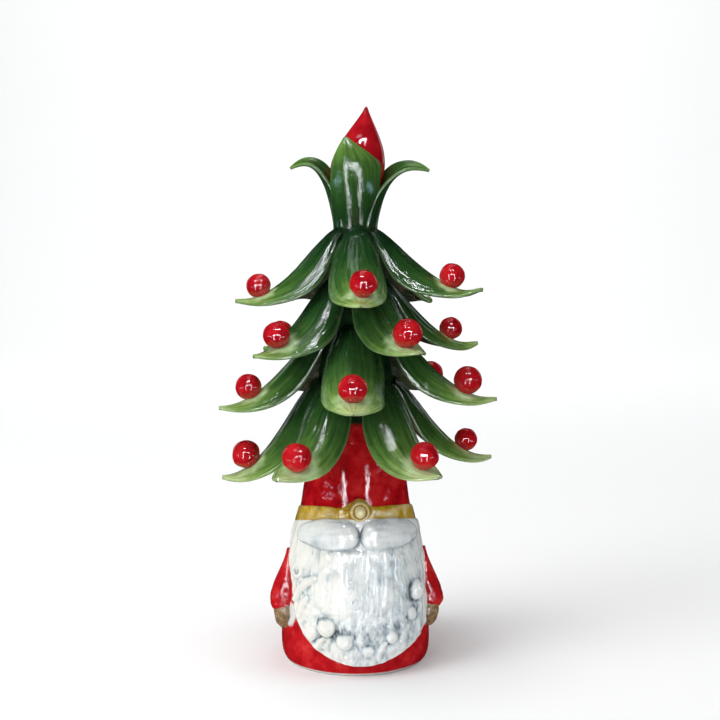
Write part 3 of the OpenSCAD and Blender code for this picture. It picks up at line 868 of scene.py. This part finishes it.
def add_sleeve(side, material):
    """A sleeve that hangs from under the cheek and swells to a lumpy bell cuff."""
    rows, columns = 90, 96
    name = SIDE_NAME[side]
    turn = circle(columns)
    points = []
    for s in np.linspace(0, 1, rows):
        z = mix(68.0, 30.0, s)
        swell = mix(2.0, 9.4, float(smooth(s / 0.80)))
        swell *= math.sqrt(max(0.0, 1 - max(0.0, (s - 0.84) / 0.16) ** 2) * 0.94 + 0.06)
        centre = float(body_r(z)) + mix(1.6, 0.2, s)
        cuff = float(smooth((s - 0.45) / 0.3))
        lump = (0.9 * fbm(np.cos(turn) * 1.5, np.sin(turn) * 1.5, s * 5, 61 + side)
                + 0.35 * noise(np.cos(turn) * 4, np.sin(turn) * 4, s * 12, 63 + side)) * cuff
        out = (swell * 0.92 + lump) * np.cos(turn)
        across = (swell * 1.04 + lump) * np.sin(turn)
        angle = math.radians(BODY_TURN + side * ARM_AZ) + side * across / centre
        points.append(around(centre + out, angle, z + 0.5 * lump))
    faces = tube_faces(rows, columns, flip=side > 0)
    zeros = np.zeros(rows * columns)
    node = "sleeve_" + name
    return add_piece(node + "_glazed", np.concatenate(points), faces, material, [node],
                     {"bare": zeros, "white": zeros})


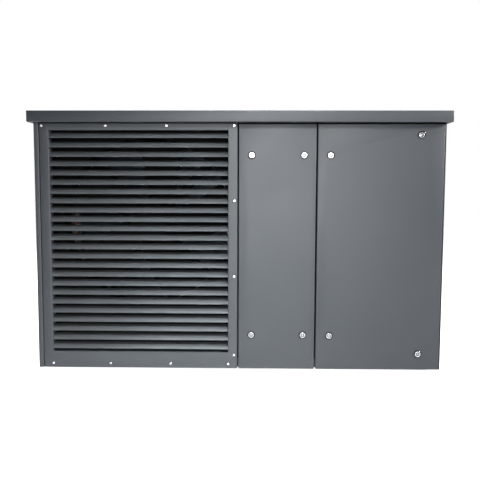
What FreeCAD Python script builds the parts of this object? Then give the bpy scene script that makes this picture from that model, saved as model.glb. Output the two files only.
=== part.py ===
import FreeCAD, Part

import math
import os

# Air-to-water heat pump for outdoor use, in millimetres.
# X runs across the front, Y from the front to the back, Z up from the floor.
# The origin lies on the floor under the middle of the roof.

V = FreeCAD.Vector
X_AXIS = V(1, 0, 0)
Y_AXIS = V(0, 1, 0)
Z_AXIS = V(0, 0, 1)

# Casing
body_width = 1320.0
body_depth = 520.0
body_height = 801.0
roof_height = 36.0
roof_overhang_side = 16.0
roof_overhang_front = 20.0
roof_hem = 12.0
insulation_inset = 4.0
sheet = 1.5
frame_sheet = 2.0
edge_break = 1.0
round_sides = 24
panel_depth = 18.0
seal_thickness = 1.7
seat_gap = 0.3
joint_gap = 4.0
panel_top_gap = 4.0

# Standing
pad_thickness = 6.0
pad_size = 60.0
pad_from_anchor = 52.0
foot_rail_height = 14.0
foot_rail_width = 60.0
foot_rail_sheet = 3.0
foot_rail_front_setback = 84.0
foot_rail_back_setback = 24.0
anchor_spacing_x = 1040.0
anchor_spacing_y = 348.0
anchor_inset = 32.0
anchor_hole_radius = 5.5

# Frame
rim_height = 32.0
top_rail_height = 21.0
top_rail_width = 33.0
post_width = 30.0
mullion_width = 44.0
mullion_offset = 2.0
mullion_tube_width = 20.0
mullion_tube_depth = 25.0
left_return = 16.0
right_hem = 3.0

# Front divisions, from the left edge of the casing
grille_gap_left = 2.0
grille_right_edge = 656.0
middle_panel_left = 660.0
middle_panel_width = 248.0
right_panel_left = 913.0
right_panel_gap = 1.0

# Louvre grille
grille_depth = 20.0
grille_flange_side = 30.0
grille_flange_top = 21.5
grille_flange_bottom = 53.5
grille_return_depth = 34.0
grille_top_gap = 2.0
blade_pitch = 30.0
blade_sheet = 1.2
blade_setback = 4.0
blade_knee = 10.0
blade_depth = 25.0
blade_rise = 17.0
first_blade_below_top = 24.5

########

Problem to solve: Your task is to extract all of the records exactly.

Solution to this problem:
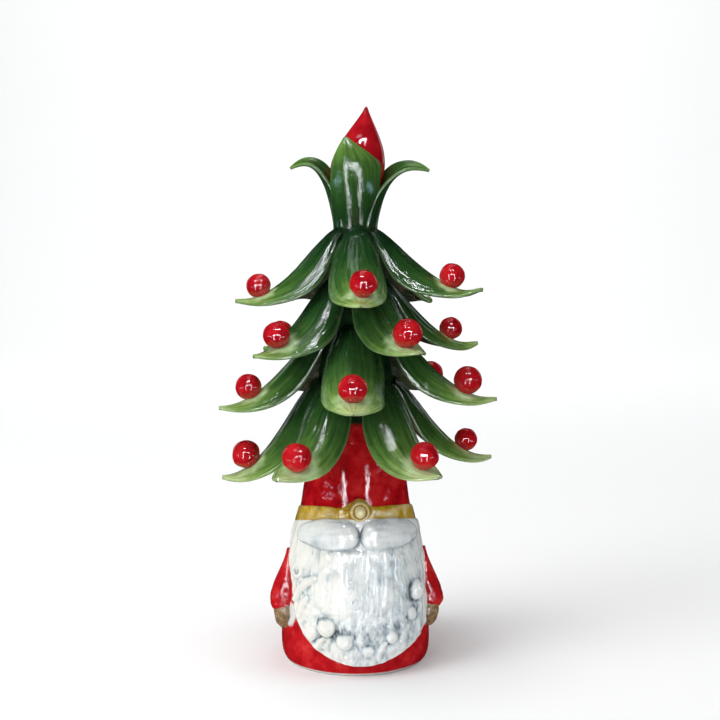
Write part 3 of the OpenSCAD and Blender code for this picture. It picks up at line 868 of scene.py. This part finishes it.
def add_sleeve(side, material):
    """A sleeve that hangs from under the cheek and swells to a lumpy bell cuff."""
    rows, columns = 90, 96
    name = SIDE_NAME[side]
    turn = circle(columns)
    points = []
    for s in np.linspace(0, 1, rows):
        z = mix(68.0, 30.0, s)
        swell = mix(2.0, 9.4, float(smooth(s / 0.80)))
        swell *= math.sqrt(max(0.0, 1 - max(0.0, (s - 0.84) / 0.16) ** 2) * 0.94 + 0.06)
        centre = float(body_r(z)) + mix(1.6, 0.2, s)
        cuff = float(smooth((s - 0.45) / 0.3))
        lump = (0.9 * fbm(np.cos(turn) * 1.5, np.sin(turn) * 1.5, s * 5, 61 + side)
                + 0.35 * noise(np.cos(turn) * 4, np.sin(turn) * 4, s * 12, 63 + side)) * cuff
        out = (swell * 0.92 + lump) * np.cos(turn)
        across = (swell * 1.04 + lump) * np.sin(turn)
        angle = math.radians(BODY_TURN + side * ARM_AZ) + side * across / centre
        points.append(around(centre + out, angle, z + 0.5 * lump))
    faces = tube_faces(rows, columns, flip=side > 0)
    zeros = np.zeros(rows * columns)
    node = "sleeve_" + name
    return add_piece(node + "_glazed", np.concatenate(points), faces, material, [node],
                     {"bare": zeros, "white": zeros})


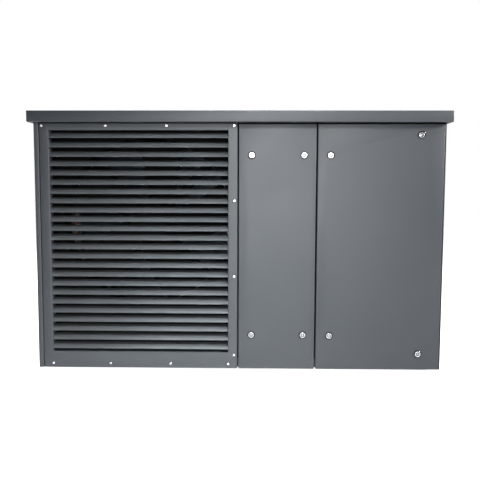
What FreeCAD Python script builds the parts of this object? Then give the bpy scene script that makes this picture from that model, saved as model.glb. Output the two files only.
=== part.py ===
import FreeCAD, Part

import math
import os

# Air-to-water heat pump for outdoor use, in millimetres.
# X runs across the front, Y from the front to the back, Z up from the floor.
# The origin lies on the floor under the middle of the roof.

V = FreeCAD.Vector
X_AXIS = V(1, 0, 0)
Y_AXIS = V(0, 1, 0)
Z_AXIS = V(0, 0, 1)

# Casing
body_width = 1320.0
body_depth = 520.0
body_height = 801.0
roof_height = 36.0
roof_overhang_side = 16.0
roof_overhang_front = 20.0
roof_hem = 12.0
insulation_inset = 4.0
sheet = 1.5
frame_sheet = 2.0
edge_break = 1.0
round_sides = 24
panel_depth = 18.0
seal_thickness = 1.7
seat_gap = 0.3
joint_gap = 4.0
panel_top_gap = 4.0

# Standing
pad_thickness = 6.0
pad_size = 60.0
pad_from_anchor = 52.0
foot_rail_height = 14.0
foot_rail_width = 60.0
foot_rail_sheet = 3.0
foot_rail_front_setback = 84.0
foot_rail_back_setback = 24.0
anchor_spacing_x = 1040.0
anchor_spacing_y = 348.0
anchor_inset = 32.0
anchor_hole_radius = 5.5

# Frame
rim_height = 32.0
top_rail_height = 21.0
top_rail_width = 33.0
post_width = 30.0
mullion_width = 44.0
mullion_offset = 2.0
mullion_tube_width = 20.0
mullion_tube_depth = 25.0
left_return = 16.0
right_hem = 3.0

# Front divisions, from the left edge of the casing
grille_gap_left = 2.0
grille_right_edge = 656.0
middle_panel_left = 660.0
middle_panel_width = 248.0
right_panel_left = 913.0
right_panel_gap = 1.0

# Louvre grille
grille_depth = 20.0
grille_flange_side = 30.0
grille_flange_top = 21.5
grille_flange_bottom = 53.5
grille_return_depth = 34.0
grille_top_gap = 2.0
blade_pitch = 30.0
blade_sheet = 1.2
blade_setback = 4.0
blade_knee = 10.0
blade_depth = 25.0
blade_rise = 17.0
first_blade_below_top = 24.5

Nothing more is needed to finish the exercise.